Изменить размер шрифта - +
Настенный календарь с фотографией другой миссии: точно такая же уродливая церковь из кирпича — материала, совершенно не подходящего для здешних мест, рядом с ней дом настоятеля, обведенный верандой. Может быть, конкурирующее заведение? На фоне обоих зданий группа отцов-миссионеров — тоже смеются. Пассажир старался припомнить, когда же впервые смех стал противен ему, как дурной запах.

Он вышел в залитую луной темноту. К ночи в воздухе было столько влаги, что мельчайшие капельки ее оседали на щеках дождевой пылью. Свечи, все еще горевшие на понтонах, и ручной фонарик, с которым кто-то ходил по палубе, показывали ему, где пришвартовалась их баржа. Он повернул от реки и нашел тропинку, начинавшуюся за классными комнатами семинарии и уводившую в те места, которые географы назвали бы центром Африки. Сам не зная зачем, он пошел по ней при свете луны и звезд; впереди слышалась какая-то музыка. Тропинка привела его в поселок и вывела дальше. В поселке не спали, может быть, потому, что было полнолуние. Если так, значит, лунные фазы отмечают здесь точнее, чем он в своем дневнике. Юноши били в старые консервные банки, подобранные в миссии, — банки из-под сардин, бобов и сливового джема; кто-то бренчал на самодельной арфе. Из-за небольших костров на него смотрели черные лица. Какая-то старуха неуклюже приплясывала, вихляя бедрами, обтянутыми мешковиной, и опять наивное простодушие смеха кольнуло его. Они смеялись не над ним, смеялись между собой, а он, как и в общей комнате семинарии, был брошен один в том краю, где смех — все равно что непонятные звуки вражеского языка. Поселок был очень бедный: соломенные кровли глиняных хижин, давно изъеденные дождями и крысами, женщины в тряпье вокруг бедер, служившем в свое время тарой для сахара или зерна. В поселке жили пигмоиды — гибридные потомки настоящих пигмеев. Враг этот был не из самых сильных. Он повернулся и зашагал назад к семинарии.

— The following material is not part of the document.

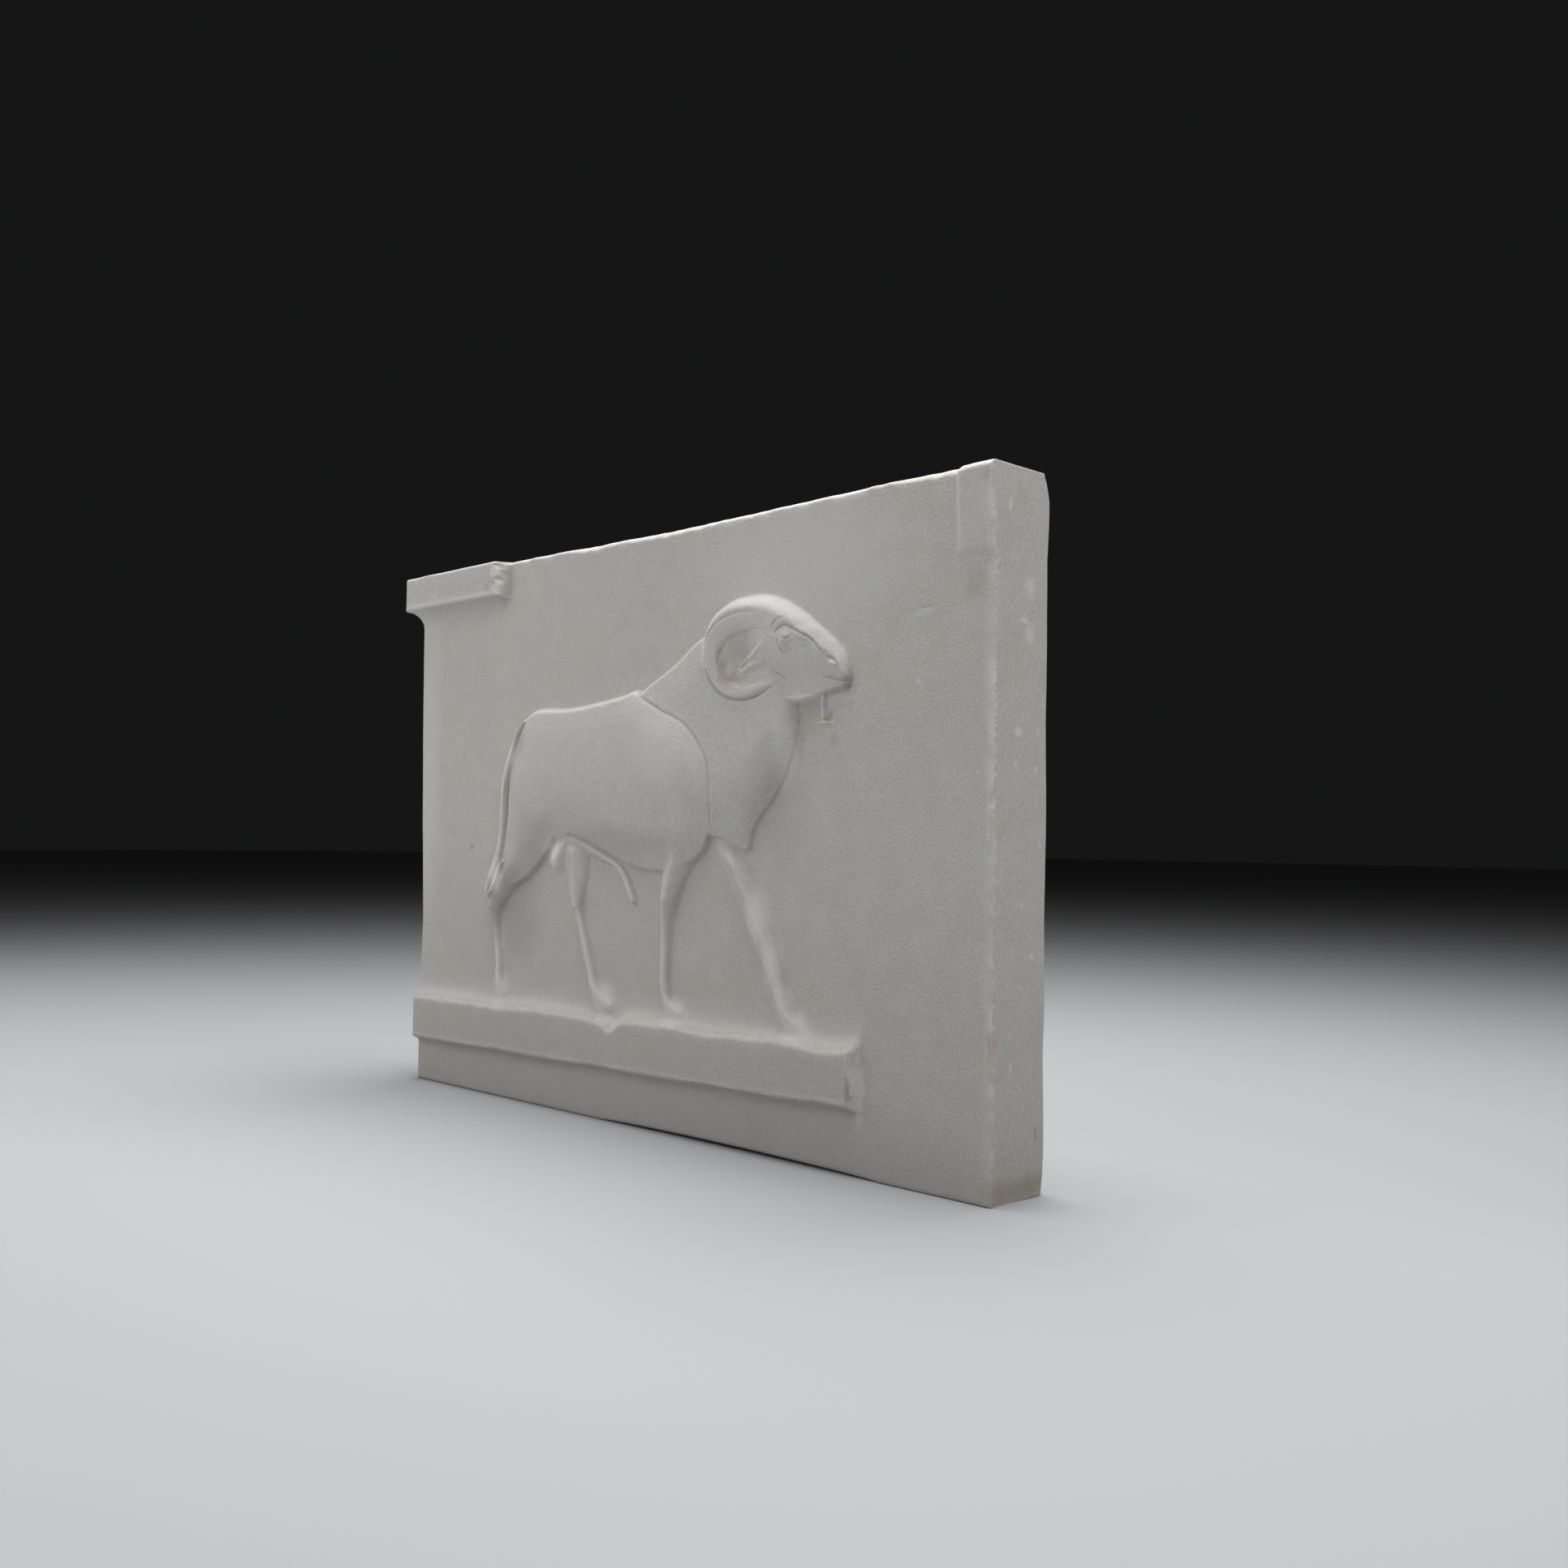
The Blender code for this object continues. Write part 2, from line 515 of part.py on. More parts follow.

В комнате никого не было, партия в карты уже расстроилась, и пассажир пошел в отведенную ему спальню. Он успел так привыкнуть к своей маленькой каюте, что почувствовал себя беззащитным в этом огромном пространстве, где только всего и было что умывальник, на нем кувшин, таз и стакан, да еще стул, узкая койка под сеткой от москитов и бутылка кипяченой воды на полу. В дверь постучали, вошел один из миссионеров, по-видимому, отец настоятель. Он сказал:

— Может быть, вам нужно что-нибудь еще?

— Нет. Мне ничего не нужно. — Он чуть было не добавил: «В том-то все и горе».

Настоятель заглянул в кувшин — полно ли налито.

— Вода у нас бурого цвета, — сказал он, — но чистая.

Он приподнял крышку мыльницы, проверяя, не забыли ли положить мыло. В мыльнице лежал нетронутый ярко-оранжевый кусок.

— «Лайфбой», — с гордостью сказал настоятель.

— Я не мылся этим мылом, — сказал пассажир, — с самого детства.

— Многие считают, что оно хорошо от потницы. Но я этим не страдаю.

И вдруг пассажир почувствовал, что не может больше, что ему надо заговорить. Он сказал:

— Я тоже. Я ни от чего не страдаю. Я забыл, что такое страдание. Тут я тоже истратил себя до конца.

— Тоже?

— Как и во всем остальном. До конца.

Настоятель отвернулся от него, не проявив никакого интереса к разговору. Он сказал:

— Ну, знаете, приспеет время, и страдания вам будут ниспосланы. Спокойной ночи. В пять я вас разбужу.

 

 

Глава вторая

 

1

 

Доктор Колэн просмотрел анализы пациента — вот уже полгода мазки, взятые у него с кожи на лепрозные бациллы, давали отрицательный результат. У африканца, который стоял перед ним с костылем под мышкой, не было пальцев ни на руках, ни на ногах.